CHYBIK + KRISTOF Architects has completed the restoration of the landmark Brutalist heritage site, Zvonarka Bus Terminal, in Brno, CZ. The project is the result of a ten-year campaign to preserve the structure, engaging with both public and private stakeholders to secure the funds for restoration and redesign of the decaying space.
Self-initiated in 2011, this redesign and restoration project saw the architects actively engage in preserving the existing Brutalist structure - a steel supporting frame and concrete roof - and its original architectural identity, reflecting CHYBIK + KRISTOF's commitment to perpetuating architectural heritage. Stressing the station's central role in the city and region's socio-cultural fabric, they address the urgency to rethink the use of a decaying transportation hub and public space. Placing transparency, and access, at the root of their design, they have transformed the bus terminal into a functional entity adapted to current social needs.

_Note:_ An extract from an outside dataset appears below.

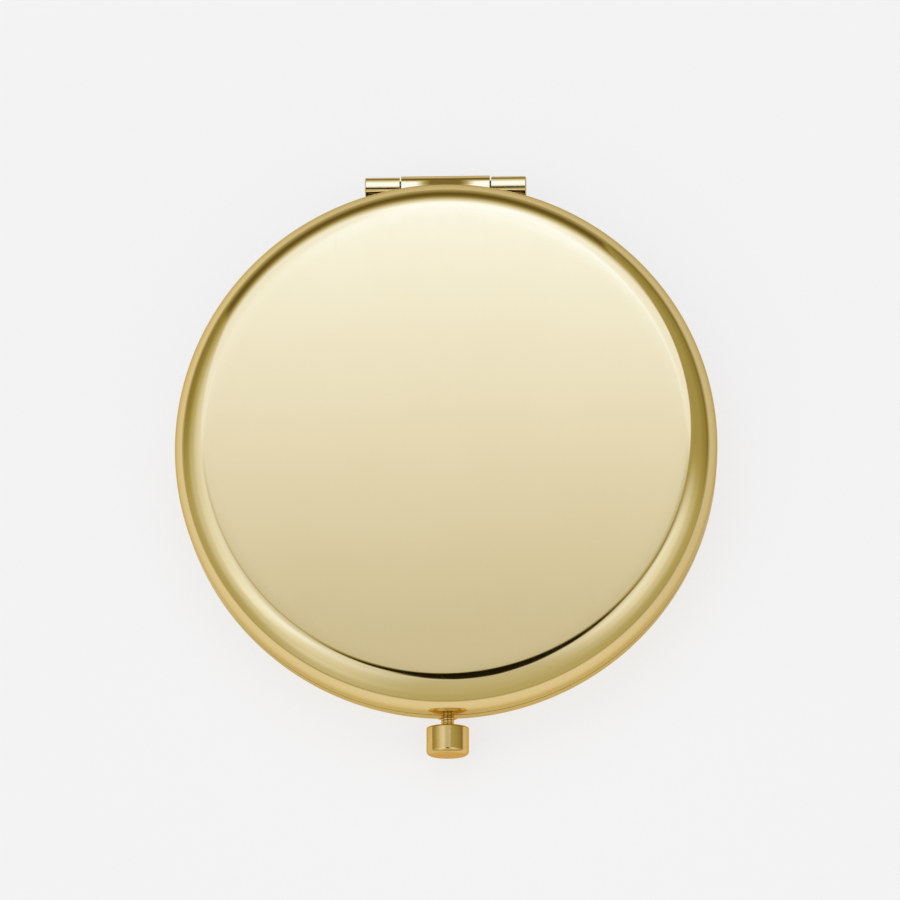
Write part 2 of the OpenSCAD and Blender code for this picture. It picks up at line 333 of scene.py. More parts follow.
def cut(obj: bpy.types.Object, *cutters: Blank, operation: str = "DIFFERENCE") -> None:
    """Takes cutters away from an object, or joins them to it.

    Args:
        obj: the object.
        cutters: the shapes.
        operation: DIFFERENCE or UNION.
    """
    for cutter in cutters:
        tool = cutter.to_object("cutter")
        shape_edit(obj, "BOOLEAN", operation=operation, object=tool, solver="EXACT")
        bpy.data.objects.remove(tool)


def smooth(obj: bpy.types.Object, angle: float = 32) -> None:
    """Shades an object smoothly between edges sharper than an angle in degrees."""
    obj.data.shade_smooth()
    obj.data.set_sharp_from_angle(angle=math.radians(angle))


def true_normals(obj: bpy.types.Object, field: Callable[[Points], Points], close: float = 0.99) -> None:
    """Gives face corners the exact normal of the surface that they lie on, where a formula is known.

    Args:
        obj: the object, already shaded smooth.
        field: gives unit normals for points in millimetres; a wall's inside has their negative.
        close: least cosine between a face and its formula for the formula to hold there.
    """
    mesh = obj.data
    corners, count = len(mesh.loops), len(mesh.polygons)
    vertex, total = np.empty(corners, np.int64), np.empty(count, np.int64)
    place, facing = np.empty(len(mesh.vertices) * 3), np.empty(count * 3)
    shaded = np.empty(corners * 3, np.float32)
    mesh.loops.foreach_get("vertex_index", vertex)
    mesh.polygons.foreach_get("loop_total", total)
    mesh.vertices.foreach_get("co", place)
    mesh.polygons.foreach_get("normal", facing)
    mesh.corner_normals.foreach_get("vector", shaded)
    flat = np.repeat(facing.reshape(-1, 3), total, axis=0)
    exact = field(place.reshape(-1, 3)[vertex] / MM)
    along = (exact * flat).sum(axis=1)
    found = np.abs(along) > close
    normal = shaded.reshape(-1, 3).astype(float)
    normal[found] = exact[found] * np.sign(along[found])[:, None]
    mesh.normals_split_custom_set(normal.tolist())


class Wires:
    """Short ways to add and link nodes in one tree."""

    def __init__(self, tree: bpy.types.NodeTree) -> None:
        """Starts with the node tree to work in."""
        self.tree = tree

    def add(self, kind: str, **values: object) -> bpy.types.Node:
        """Adds a node.

        Args:
            kind: the node's type.
            values: its attributes.

        Returns:
            The node.
        """
        node = self.tree.nodes.new(kind)
        for key, value in values.items():
            setattr(node, key, value)
        return node

    def put(self, value: object, socket: Socket) -> None:
        """Links an output to a socket, or sets the socket to a plain value.

        Args:
            value: the output or the plain value.
            socket: the input that it goes to.
        """
        if isinstance(value, Socket):
            self.tree.links.new(value, socket)
        else:
            socket.default_value = value

    def fill(self, node: bpy.types.Node, **values: object) -> bpy.types.Node:
        """Puts values into a node's inputs.

        Args:
            node: the node.
            values: values by input name, in which an underscore stands for a space.

        Returns:
            The same node.
        """
        for key, value in values.items():
            self.put(value, node.inputs[key.replace("_", " ")])
        return node

    def math(self, operation: str, *values: object, kind: str = "Math", output: str = "Value") -> Socket:
        """Result of a Math or Vector Math node.

        Args:
            operation: what it works out.
            values: its one to three values.
            kind: Math or VectorMath.
            output: name of the output that holds the result.

        Returns:
            The result.
        """
        node = self.add(f"ShaderNode{kind}", operation=operation)
        for value, socket in zip(values, node.inputs):
            self.put(value, socket)
        return node.outputs[output]

    def step(self, value: object, low: object, high: object) -> Socket:
        """0 below low and 1 above high, with a smooth change between."""
        node = self.add("ShaderNodeMapRange", interpolation_type="SMOOTHSTEP")
        return self.fill(node, Value=value, From_Min=low, From_Max=high).outputs[0]

    def spread(self, value: object, low: float, high: float) -> Socket:
        """Takes 0 to 1 to low to high."""
        return self.math("MULTIPLY_ADD", value, high - low, low)

    def around(self, value: object, edge: object, soft: float) -> Socket:
        """0 before an edge and 1 past it, soft by that much to either side."""
        return self.step(value, self.math("SUBTRACT", edge, soft), self.math("ADD", edge, soft))

    def window(self, value: object, low: object, high: object, soft: float) -> Socket:
        """1 between low and high and 0 outside, each edge soft by that much to either side."""
        past = self.math("SUBTRACT", 1, self.around(value, high, soft))
        return self.math("MULTIPLY", self.around(value, low, soft), past)

    def ramp(self, value: object, stops: Stops, low: float, high: float, mode: str = "EASE") -> Socket:
        """Level or colour looked up from stops.

        Args:
            value: where to look.
            stops: pairs of a place and its grey level or colour.
            low: place that the ramp starts at.
            high: place that it ends at.
            mode: how it goes between the stops.

        Returns:
            The ramp's colour.
        """
        node = self.add("ShaderNodeValToRGB")
        ramp = node.color_ramp
        ramp.interpolation = mode
        while len(ramp.elements) < len(stops):
            ramp.elements.new(0.5)
        for element, (place, level) in zip(ramp.elements, stops):
            element.position = (place - low) / (high - low)
            element.color = (*(level if isinstance(level, tuple) else (level,) * 3), 1)
        share = self.math("DIVIDE", self.math("SUBTRACT", value, low), high - low)
        return self.fill(node, Fac=share).outputs[0]

    def blend(self, mask: object, first: object, second: object) -> Socket:
        """Blends two colours.

        Args:
            mask: 0 for the first and 1 for the second.
            first: a colour or an output.
            second: another.

        Returns:
            The blend.
        """
        node = self.add("ShaderNodeMix", data_type="RGBA")
        for value, socket in ((mask, node.inputs[0]), (first, node.inputs[6]), (second, node.inputs[7])):
            self.put((*value, 1) if isinstance(value, tuple) else value, socket)
        return node.outputs[2]

    def xyz(self, vector: Socket) -> list[Socket]:
        """The three coordinates of a vector."""
        return list(self.fill(self.add("ShaderNodeSeparateXYZ"), Vector=vector).outputs)

    def off_axis(self, vector: Socket) -> Socket:
        """Distance of a point from the Z axis."""
        squares = [self.math("MULTIPLY", part, part) for part in self.xyz(vector)[:2]]
        return self.math("SQRT", self.math("ADD", *squares))

    def mapped(self, vector: Socket, kind: str = "POINT", **values: Colour) -> Socket:
        """A vector after a Mapping node with the given Location, Rotation or Scale."""
        return self.fill(self.add("ShaderNodeMapping", vector_type=kind), Vector=vector, **values).outputs[0]

    def noise(self, detail: float, scale: object, **place: Socket) -> Socket:
        """Noise by Vector, or along W alone, with a detail and a scale."""
        node = self.add("ShaderNodeTexNoise", noise_dimensions="1D" if "W" in place else "3D")
        return self.fill(node, Scale=scale, Detail=detail, **place).outputs[0]

    def bump(self, shader: bpy.types.Node, height: Socket, strength: float, distance: float) -> None:
        """Roughens a shader's normal by a height."""
        node = self.fill(self.add("ShaderNodeBump"), Height=height, Strength=strength, Distance=distance)
        self.fill(shader, Normal=node.outputs[0])

    def group(self, tree: bpy.types.NodeTree, **values: object) -> dict[str, Socket]:
        """Places a shared group with values for its inputs, and gives its outputs by name."""
        node = self.fill(self.add("ShaderNodeGroup", node_tree=tree), **values)
        return {socket.name: socket for socket in node.outputs}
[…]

Akin to the internationally renowned Hotel Praha and Transgas buildings in Prague, Brno's Zvonarka Central Bus Terminal, built in 1988, has long been considered one of the notable remaining examples of the Czech Republic's Brutalist architectural heritage. Dominating much of post-war architecture, Brutalism or 'béton brut' - referring to the exposed concrete architecture that simultaneously celebrates progressiveness and experimentalism - has long polarized architects and scholars alike, among whom CHYBIK + KRISTOF. Like notable figures from Zaha Hadid to Kengo Kuma, they have consistently advocated for the preservation of Brutalist architectural heritage, citing its intriguing aesthetic and raw material qualities.
With many such structures demolished or threatened in recent years - among which the now demolished Hotel Praha (2014) and Transgas (2019), the controversial Robin Hood Gardens (2017) in London and the Burroughs Wellcome Building (2021) in the United States, CHYBIK + KRISTOF affirm their engagement for their protection, placing the Brutalist Zvonarka Bus Terminal building as a local case-in-point of such circumstances. "Demolitions are a global issue," explained co-founding architect Michal Kristof. "Our role as architects is to engage in these conversations and demonstrate that we no longer operate from a blank page. We need to consider and also work from existing architecture - and gradually shift the conversation from creation to transformation."

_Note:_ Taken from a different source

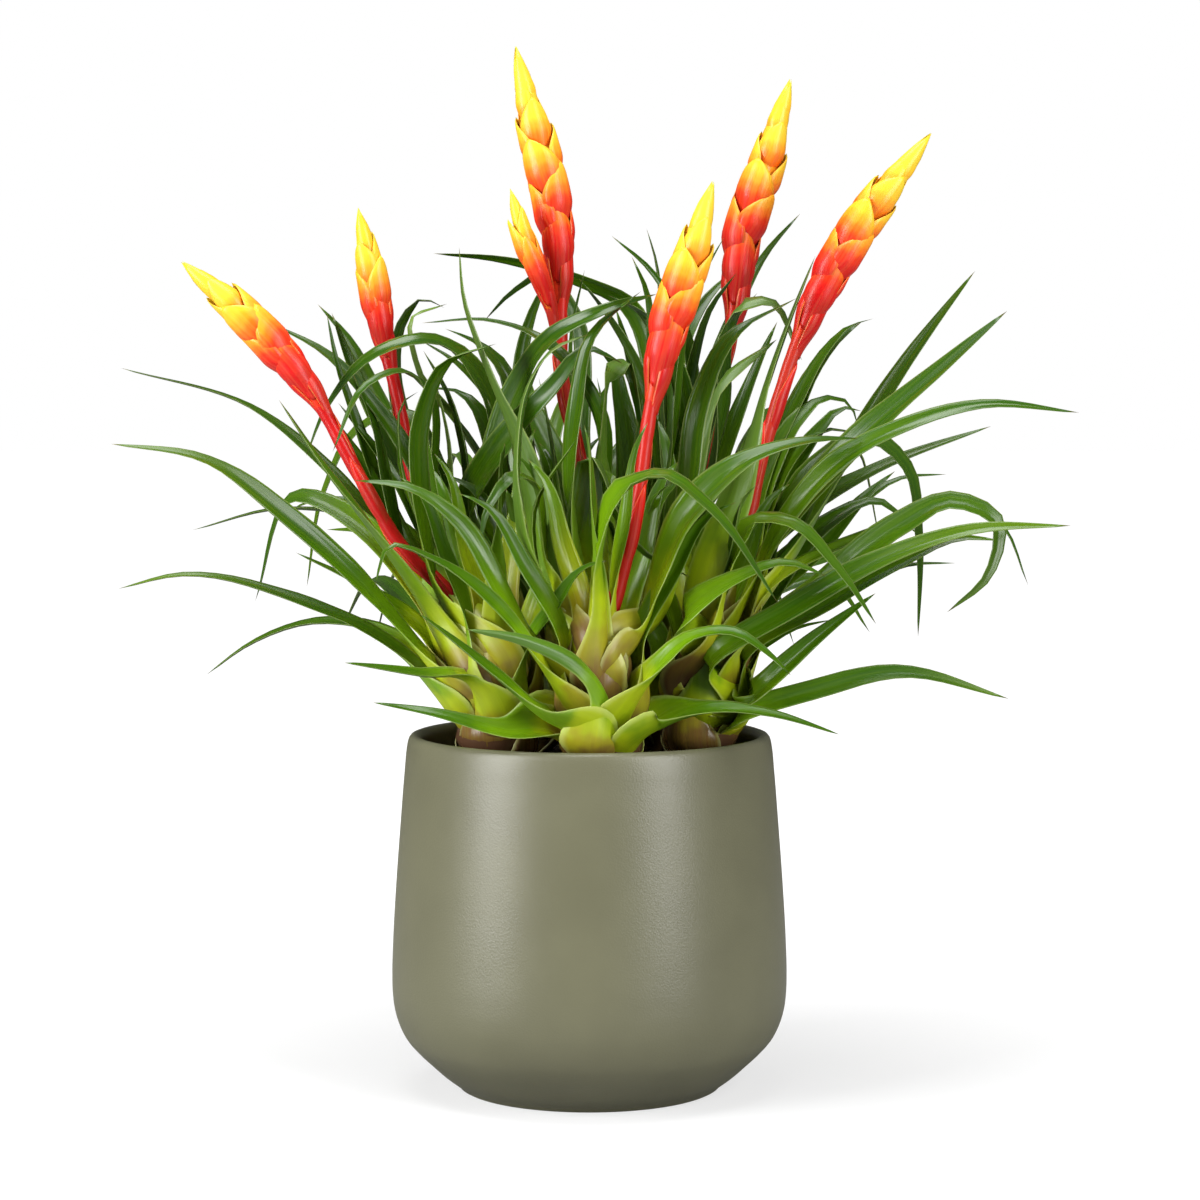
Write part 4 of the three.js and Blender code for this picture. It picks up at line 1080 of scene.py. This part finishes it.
# %% Vein group
veins, given, result = new_group(
    "parallel_veins",
    {"Across": 0.0, "Along": 0.0, "Seed": 0.0, "Per mm": 1.0, "Stretch": 40.0},
    ["Lines", "Streaks"],
)
fine = times(veins, given.outputs["Across"], given.outputs["Per mm"])
long = sum_of(veins, "DIVIDE", given.outputs["Along"], given.outputs["Stretch"])
own = times(veins, given.outputs["Seed"], 57.0)
spot = put(veins, "ShaderNodeCombineXYZ", {0: fine, 1: long, 2: own}).outputs[0]
noise = put(veins, "ShaderNodeTexNoise", {"Vector": spot, "Scale": 1.0, "Detail": 2.0})
veins.links.new(step_of(veins, noise.outputs["Fac"], 0.35, 0.65), result.inputs["Lines"])
wide = put(veins, "ShaderNodeVectorMath", {0: spot, "Scale": 0.35}, operation="SCALE")
slow = put(veins, "ShaderNodeTexNoise", {"Vector": wide.outputs[0], "Scale": 1.0})
veins.links.new(step_of(veins, slow.outputs["Fac"], 0.35, 0.65), result.inputs["Streaks"])
print("group", veins.name, "made")

# %% [markdown]
# ## Mottling, shared by pot, soil and leaves
# Nothing real is of one even colour. The group gives broad patches and fine grain from two
# noises on the object's own coordinates, in lengths of metres.

# %% Mottle group
mottle, given, result = new_group(
    "mottle", {"Patches per m": 20.0, "Grains per m": 600.0}, ["Patches", "Grain"]
)
here = put(mottle, "ShaderNodeTexCoord").outputs["Object"]
for key, source, detail in (("Patches", "Patches per m", 3.0), ("Grain", "Grains per m", 4.0)):
    noise = put(mottle, "ShaderNodeTexNoise",
                {"Vector": here, "Scale": given.outputs[source], "Detail": detail})
    mottle.links.new(step_of(mottle, noise.outputs["Fac"], 0.3, 0.7), result.inputs[key])


def mottle_of(tree, patches_per_m, grains_per_m):
    """The patches and the grain of the mottle group at these numbers to the metre."""
    inputs = {"Patches per m": patches_per_m, "Grains per m": grains_per_m}
    node = put(tree, "ShaderNodeGroup", inputs, node_tree=mottle)
    return node.outputs["Patches"], node.outputs["Grain"]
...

Designed in 1984 and built in 1988, the Zvonarka Central Bus Terminal has continuously acted as the region's main bus station for intercity transport. In 1989, the building was privatized, with only the first phases of construction complete, and resuming its role as a bus station. Recognized as a Brutalist heritage site, its high maintenance costs led to little upkeep, driving to its gradual deterioration.
In 2011, CHYBIK + KRISTOF grew aware of the station's decaying conditions. Eager to advance a positive alternative to a seemingly irrecoverable space, they reached out to its private owners with an elementary redesign proposal. Drawing wide public attention through social media, their initiative prompted a conversation between local private stakeholders and public authorities - and after a four-year-long collaborative exchange, the required funding was attained in 2015, notably through the project's recognition as a European funds project. In 2021, ten years later, the architects now unveil the restored and redesigned transportation hub and public space - a preserved Brutalist heritage site and reconfigured functional space, attentive to both its history and evolving social needs.
Transparency is at the root of their new design. Paying homage to its original architect Radúz Russ, they proudly expose the station's characteristically raw Brutalist elements - a steel supporting frame and concrete roof - contrasting their angularity with an organic wave that mirrors the seamless flow of vehicles and passengers. They also turn to structural transparency, removing walls and favoring light as evocative of access, safety and comfort. Following the original square floorplan, they reconfigure the main hall as an open structure devoid of walls. With a two-sided roof, the inner space houses the individual bus stops while the outer area serves as a parking space for buses. Eager to open up the terminal onto the city, the architects remove the temporary structures added in the 1990s and erect a second entry to the station at street level. Adding new light fixtures onto the main worn-down structure, which they repaint in white, they introduce a new information office, ticketing and waiting areas, platforms, and an orientation system accessible to the disabled. Through this design, CHYBIK + KRISTOF transformed the building into a dynamic, functional and intrinsically social hub, channeling an unrestricted flow of locals and passengers alike.
"While our familiarity with the city of Brno proved to be a real asset, our engagement for this project resonates with architects internationally," stated Ondrej Chybik and Michal Kristof. "Beyond a functional concern, the architects' role is rooted in understanding, deconstructing and responding to the shortcomings that often form our social structures - that is, our role is intrinsically social, based on 'people.' Ultimately, by revisiting the past, engaging with the present and projecting to the future, architects can, and must, be catalysts for change."